The following week brought many more MRIs and the first of two surgeries. Thursday, April 24 was Heather's first. Our neurosurgeon felt fairly good about the results. The next morning's MRI supported his results, and he seemed upbeat.

Recuperation from this surgery is surprisingly quick. Heather was released on Sunday, April 27 to come back to our house. She obviously had to take life slowly and could not lift or bend over. Work was put on hold for 4 weeks and then only 1/2 days.

But on Tuesday, May 12, we again heard the words "surgery" and "cancer." We knew the pathology report had come back with "diffuse astrocytoma." We spent many hours researching and learning about that particular type of brain cancer. We knew Heather was "lucky" that diffuse astrocytomas are "only" Stage II, but we also learned that diffuse astrocytomas are slow growing but almost always develop into a more aggressive form. Dr. Long felt he needed to perform surgery again. He said that since she tolerated the first one so well with few problems, he could be more aggressive and retract more of the tumor. Her second surgery was scheduled for June 12.
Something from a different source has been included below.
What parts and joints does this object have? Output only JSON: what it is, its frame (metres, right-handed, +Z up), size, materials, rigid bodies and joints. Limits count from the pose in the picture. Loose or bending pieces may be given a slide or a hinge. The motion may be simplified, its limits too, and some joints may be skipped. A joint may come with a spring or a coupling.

June 12 was almost identical to April 24. The results were certainly more positive because more of the tumor had been retracted. Heather again tolerated the surgery well - maybe a little more problems with her left side, but still OK. After PT and time, she still favors her left side a little. Sometimes she seems to forget to use her left hand. But again, no big problems!

The the follow-up appointment left us a little unsettled. Basically, Heather was told that she will have MRIs every 3 months to see what happens. If the cancer starts to become more aggressive, it would be caught early and then more aggressive treatment would take place. Heather's cancer has intertwined with her good brain cells; therefore, removing the cancer is impossible. As for the inoperable tumor? There is nothing we can do but wait and see. She has her next MRI and neurosurgeon appointment on September 15. Although I respect our neurosurgeon and believe he is a "doctor's doctor," I have always felt a second opinion is always a good choice. We are lucky to have a friend who is a neurosurgeon on the west coast to help us with questions and answers. He even visited with Dr. Long and feels Heather is in good hands. But getting that second opinion just kept calling me!
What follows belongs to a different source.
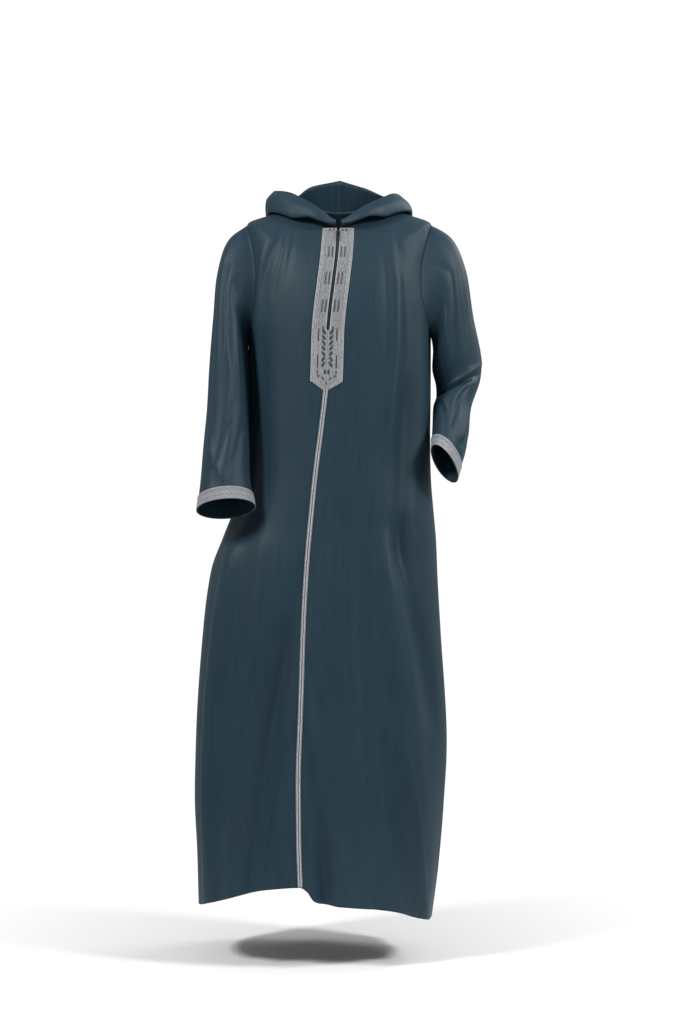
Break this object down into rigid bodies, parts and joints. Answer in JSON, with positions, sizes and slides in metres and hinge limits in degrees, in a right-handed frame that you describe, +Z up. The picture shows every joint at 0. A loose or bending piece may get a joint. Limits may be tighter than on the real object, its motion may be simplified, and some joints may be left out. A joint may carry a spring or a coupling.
{
  "type": "hooded djellaba robe",
  "caption": "Long hooded djellaba robe, worn and hollow, with wide sleeves, a worn-down hood, a front zip under an embroidered placket, a centre braid and cuff trims.",
  "frame": {"origin": "middle of the neck at the height of the shoulders, where the robe hangs on its wearer", "axes": "+Z up, -Y the way the front faces, +X the wearer's left"},
  "size_m": [0.5855, 0.4057, 1.5308],
  "materials": {
    "robe_cloth": "satin-faced twill",
    "embroidery": "silver-grey embroidery and braid",
    "zip_cloth": "woven tape with moulded coil",
    "zip_metal": "dark lacquered metal"
  },
  "bodies": {
    "robe": {"front_left": "robe_cloth", "front_right": "robe_cloth", "back": "robe_cloth", "sleeve_left": "robe_cloth", "sleeve_right": "robe_cloth", "hood_left": "robe_cloth", "hood_right": "robe_cloth", "placket": "embroidery", "centre_braid": "embroidery", "cuff_trim_left": "embroidery", "cuff_trim_right": "embroidery", "zip_tape_left": "zip_cloth", "zip_tape_right": "zip_cloth", "zip_chain": "zip_cloth", "zip_slider": "zip_metal"},
    "zip_pull": {"zip_pull": "zip_metal"}
  },
  "joints": [
    {"name": "zip_pull_hinge", "type": "hinge", "parent": "robe", "child": "zip_pull", "pos_m": [-0.00376, -0.09122, -0.04742], "axis": [-1, 0, 0], "range_deg": [0, 150]}
  ]
}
I continued to research as I wanted to find out more. What's being done for brain tumors? What are the treatment options for diffuse astrocytomas? What is the life expectancy? So many questions. After hours and days and weeks of research, I found one of interest to me. I just felt good about it. Dr. Susan Chang from UCSF Medical Center. I contacted her and she wrote back. Heather sent information, and she wanted more. Finally, we sent everything - from all MRIs, operative reports, pathology slides, etc. We will be meeting with
Dr. Chang on Wednesday, August 27 to see what she thinks Heather's treatment options are. I know Dr. Chang is completing a Phase II trial using the drug temozolmide, which is a chemo drug that is used to stop the growth of cancer cells and even shrink tumors. Now we just need to see if this is something that can benefit Heather and the many others who have this devastating disease.

So, a short story for such a long time in our lives. After our trip to San Francisco, I will write an update. Keep praying for a LEAP for a CURE!